Rounding up the herd

Sometimes engineering problems can be so nuanced and prescriptive that the broader businesses needs are obscured by technical specificity. Even the most precise and technical engineering projects are ultimately derived from a business goal or need. From an operational perspective, Arcadia will keep striving to expand the breadth of our utility coverage. At the same time, we’re also responsible for ensuring that as the scope of our coverage grows, we maintain efficient, accurate, and reliable data access capabilities. Both the introduction of Lambdas and the ingenuity of Arcadia’s engineering department to use them appropriately have important tie-backs to these business objectives. For instance, we added orthogonality to our request orchestration model with Lambdas, which enabled us to widen our utility coverage. We also significantly improved the speed and performance of our entire data access solution by abandoning slower tools and leveraging purposeful Python libraries.

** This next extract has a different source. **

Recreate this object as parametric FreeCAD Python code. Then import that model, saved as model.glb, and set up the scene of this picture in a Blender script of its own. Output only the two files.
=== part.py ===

AWS Lambda offers a compelling combination of flexibility, scalability, and easy integration. Lambdas afforded us the ability to break apart an error-prone, monolithic application into smaller, highly-manageable functions that are specialized to handle distinct tasks and data. There are, however, cognitive challenges from a developer perspective and technological limitations to be considered when using AWS Lambda; build size limits can create deployment problems, and the complexities of an ephemeral computation service make it hard to create reproducible network outcomes and communicate with other systems. If faced today with the task of having to rebuild our infrastructure, some of these factors could potentiate a decision to use Kubernetes over Lambdas. That being said, at Arcadia we continue to diligently and thoughtfully weigh the costs of a rewrite to transition to Kubernetes against the benefits it would yield. As of this writing, we still opt for Lambdas.

TL;DR — anyone considering using AWS Lambda would do well to weigh the benefits of execution flexibility with the complexities of managing transient third-party infrastructure.